C’est la grande originalité de cette rentrée, d’avancer sans chef-d’œuvre, sans imposture avérée, sans éclatante révélation. Un chef-d’œuvre ressemble à un volcan surgi des abysses, il fait courir le frisson du nouveau radical. On se dit : « c’est extraordinaire, personne ne nous avait pas encore raconté les choses de cette façon. » Rien de tel ici, mais une quantité considérable d’ouvrages intéressants, voire passionnants. Dire d’un livre qu’il est passionnant est à la fois signe de contentement véritable mais un peu faux-cul quand même. Heureusement que les conversations ne vont nulle part, car on serait bien en peine de dire pourquoi nous avons choisi l’emploi du mot passionnant. Il ne ment pas, il ouvre le parapluie, il dissimule parfaitement le manque de littérature qui se cache derrière. Dira-t-on de Guerre et Paix que c’est un roman passionnant ? Non bien sûr. Et diriez- vous du Procès de Kafka que c’est un roman passionnant ? Évidemment non.

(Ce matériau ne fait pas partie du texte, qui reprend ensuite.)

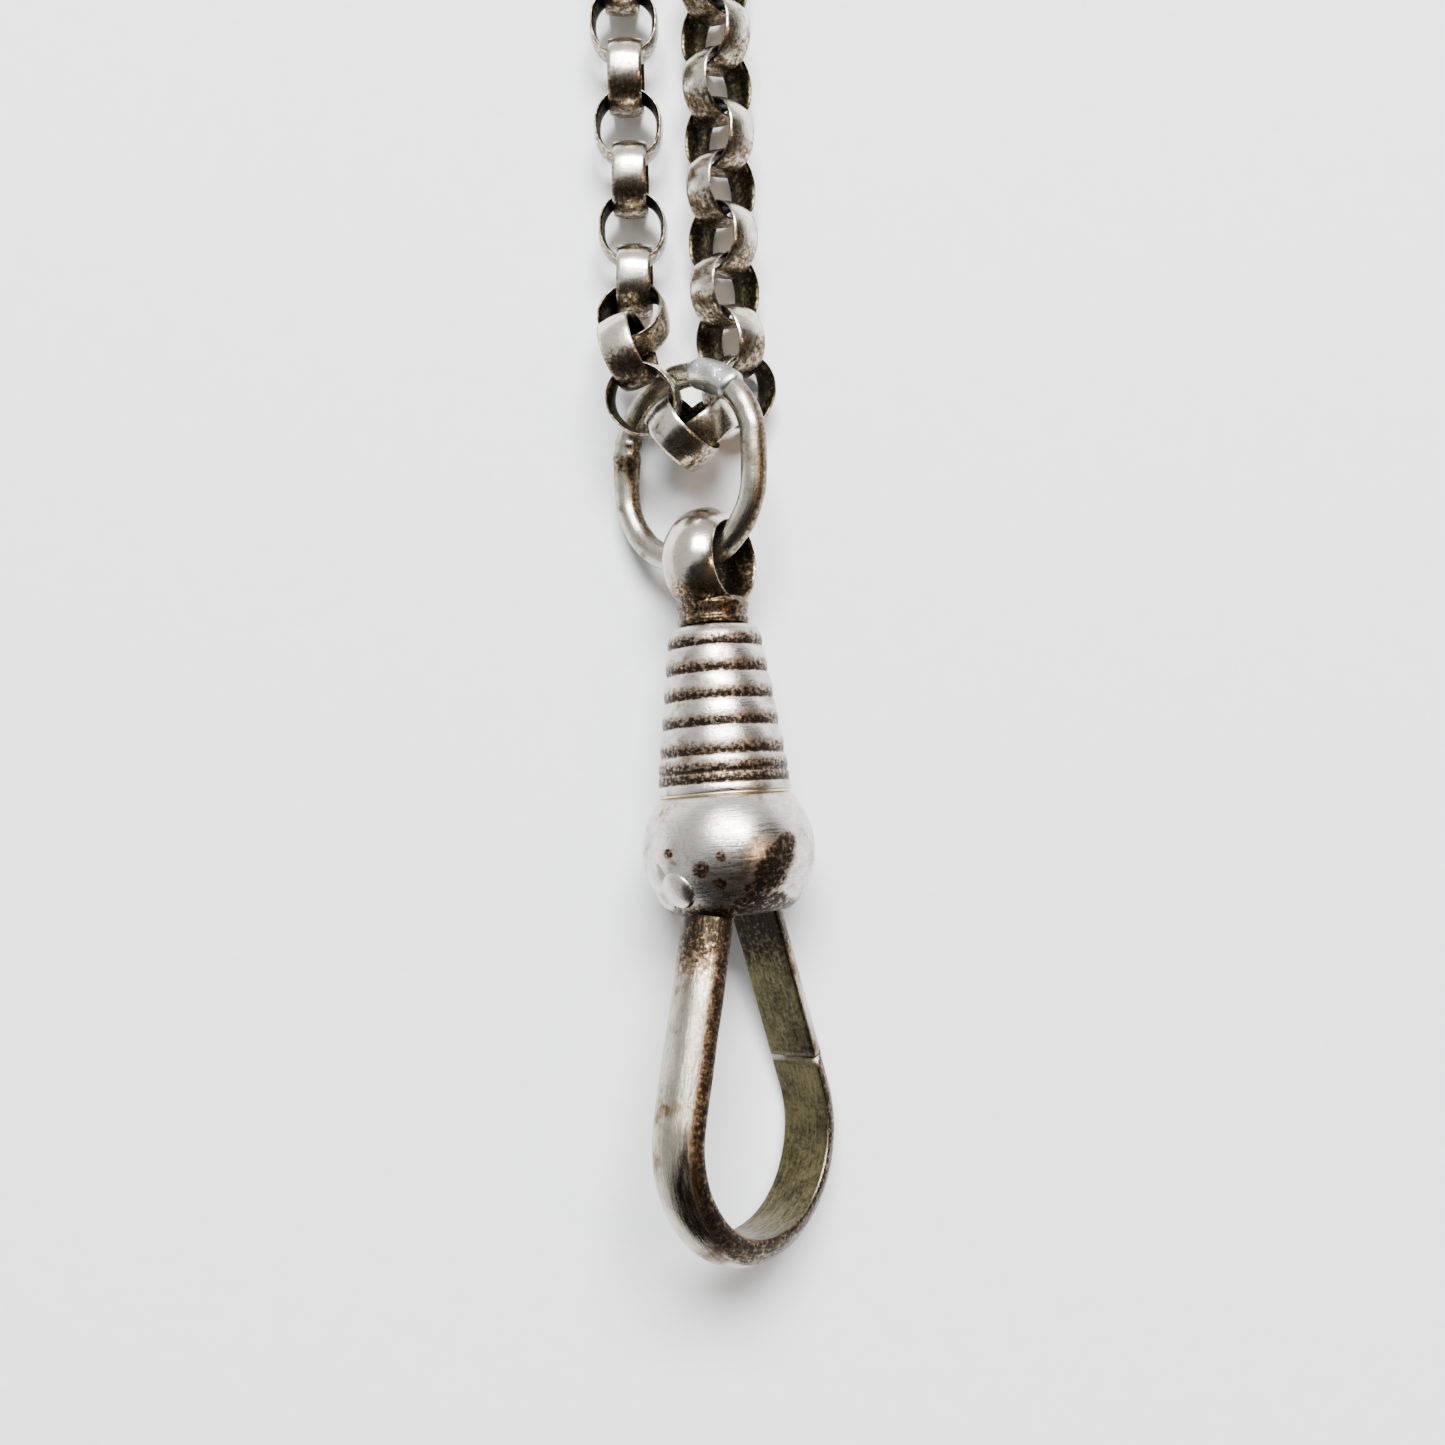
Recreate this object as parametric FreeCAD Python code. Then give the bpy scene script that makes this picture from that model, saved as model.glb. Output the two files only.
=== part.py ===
"""A belcher watch chain, doubled through a jump ring, with a swivel dog clip.

Millimetres, +Z up, lying on the table at z = 0, with the chain towards +Y. The clip is modelled in
its own frame (origin in the middle of the bulb, +Y to the swivel eye, +X to the gate, +Z square to
the hook's loop) and then laid down by CLIP_PLACE.
"""
import FreeCAD, Part
import math
import os

V = FreeCAD.Vector

# Chain links: a domed band bent into a short oval
LINK_WIDTH = 2.91
LINK_INNER_R = 1.16
LINK_OUTER_R = LINK_WIDTH / 2
LINK_STRAIGHT = 0.22
LINK_HALF_BAND = 0.70
LINK_INNER_RELIEF = 0.14
LINK_OUTER_DOME = 0.09
PITCH = 2.14

# Strands in view: each line of hinges across both strands, and the links between the lines
CHAIN_OFF_TABLE = 0.01
LEFT_FIRST_Y = 18.45
RIGHT_FIRST_Y = 18.08
LEFT_X_FIRST = -3.66
LEFT_X_LAST = -4.22
RIGHT_X_FIRST = 0.10
RIGHT_X_LAST = -0.38
STRAND_COUNT = 7

# The stretch out of view: straight on, then a flat coil of both strands side by side
STORED_STEP = 2.0
STORED_PER_NODE = 26
COIL_R = 28.0
COIL_HEART_R = 14.0
COIL_Y = 62.5
ROLL_DRIFT_LINKS = 9

# The origin's place: the middle of the footprint, at the table
CENTRE_X = 21.84
CENTRE_Y = 34.30

# Links round the jump ring, from the left strand to the right: middle, then yaw, lift and roll
BEND_LINKS = (
    ((-3.67, 16.68, 2.15), 2.4, -25.3, -14.4),
    ((-3.82, 15.11, 3.18), 15.3, -16.6, 72.0),
    ((-3.19, 13.08, 3.34), 42.9, -3.1, -12.1),
    ((-1.64, 11.79, 3.17), 51.1, 25.9, 65.7),
    ((-0.80, 12.37, 1.80), -44.5, -25.5, 110.4),
    ((0.69, 13.92, 1.33), -21.3, -4.0, 30.5),
    ((0.33, 15.92, 1.54), 17.1, -9.4, -50.0),
)

# Clip: where the middle of the bulb lies, and how the clip is turned
BULB_R = 3.5
BULB_X = 0.25
BULB_Y = -5.2
CLIP_ROLL = 50.0
CLIP_PITCH = 3.8
CLIP_YAW = 3.8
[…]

Ce n’est pas une raison pour faire le hautain qui ne tutoie que les exceptions. Car il y a des surprises. Laëtitia[1], par Ivan Jablonka au Seuil en est une. Le livre est l’histoire d’une jeune fille assassinée dans la nuit du 18 au 19 janvier 2011 à l’âge de dix-huit ans. Ivan Jablonka raconte cette jeune fille, il mène une sorte de rapport plus qu’une enquête proprement dite, il étale ses documents, il n’hésite pas à convoquer à la fois le registre du droit et celui, plus ténébreux, des sentiments. Le résultat fait de ce livre une aventure scripturaire en soi qui fait couler de l’encre après avoir fait couler du sang. On lit, on est pris, voilà le moment capital où se produit la rencontre entre l’auteur et le lecteur. Cela fait penser aux histoires de pêche à la truite que racontait admirablement le regretté Maurice Genevoix. Genevoix (l’un des auteurs phares des éditions de la Table Ronde, notre maison chouchou) savait le langage de l’attente et de la prise qui sont les grands moments de la vie d’un chasseur ou d’un pêcheur. Question de patience, de justesse dans le choix des hameçons. Genevoix est l’homme qui a le mieux écrit sur la guerre de 14, on ne se lasse pas de le répéter, bien que la rentrée littéraire 2016 s’en moque éperdument. Tout cela n’est pas très grave tout en étant extrêmement grave, car ne nous méprenons pas : c’est la civilisation française qui se joue, chaque année, pour quelques pages de papier supplémentaire. Jean-Pierre Dandrelin nous rassure en nous prenant par l’épaule juste à la hauteur de la brasserie Lipp : « T’inquiète ! Tu y seras, sur la liste ! »
[1] Editions du Seuil, 372 p., 21 €.